Stewart attributes some of Johnston’s competitiveness to his multiple-sport exploits. Football players aren’t allowed to play one sport at Temple. Stewart wants players who prefer competition to specialization. Johnston is a walking embodiment of that philosophy. He’s the No. 52-ranked player on the Fabulous 55 and one of just 11 wide receivers to hold an offer from Texas. 

“I want the kid on fourth-and-1 that had to shoot a free throw to win a game or was in the batter’s box in the bottom of the seventh. That’s the type of kid I want,” Stewart said. “That competition is the razor’s edge. You can’t train that.”

It’s a trait that Texas identified in former Temple quarterback and current tight end Jared Wiley. The three-star from the 2019 class enrolled early at Texas and went through spring drills, foregoing a chance to play baseball as a senior in order to start his career as a college tight end.

“He had a blast. Talking to coach Herman and coach Warehime, he is exactly what we said. He’s big, he’s fast, and he’s the ultimate competitor. He’s just raw,” said Stewart of Wiley. “This was the first time he was asked to block in his life. He’ll be a football player on Sundays because of his mental makeup. He’ll figure it out. He’ll rather stop breathing than admit he lost. Even when he played tight end here, he went to quarterback drills in practice.”

Johnston watched Wiley go through the recruiting process. He remains in contact with his former quarterback. It’s possible the two reunite in Austin with Johnston stating that the Longhorns are in his top five. He’s yet to take official visits after juggling a busy year lettering in three sports. Johnston does not possess a timetable for a commitment.

“Jared gave me a baseline to start from in recruiting because I picked his brain so much. I went on some visits with him and just watched the process,” Johnston said. “It has to feel like family and feel like home. I also need a bond with the players.”

Nothing fazes Johnston, even phone calls from the likes of Lincoln Riley and Tom Herman.

“I get more excited when I get calls from Tom Herman and Lincoln Riley than he does,” Stewart laughed. “Not because it doesn’t excite him, but because he knows his goals and this is part of reaching those goals. He just goes to work. He loves competing. He’s all-in on whatever sport he’s playing.”

Johnston wasn’t born a football player.

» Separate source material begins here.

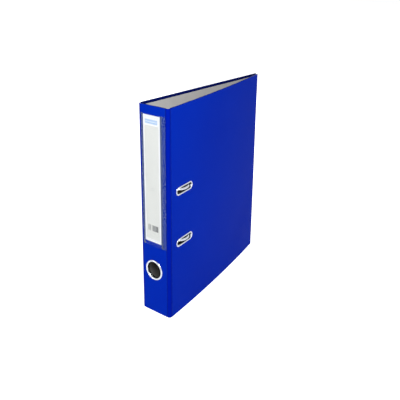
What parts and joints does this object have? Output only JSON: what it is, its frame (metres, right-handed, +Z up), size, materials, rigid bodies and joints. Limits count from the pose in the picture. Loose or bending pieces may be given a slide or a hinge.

He viewed himself as a basketball or track star as a kid. He didn’t play football until he was 7 years old. He didn’t move to wide receiver until middle school.

“It all clicked when I moved to wide receiver,” Johnston said. “I started doing things even I didn’t think I could do. The basketball and track truly helped me become the football player I am now because the skills translate to each sport.”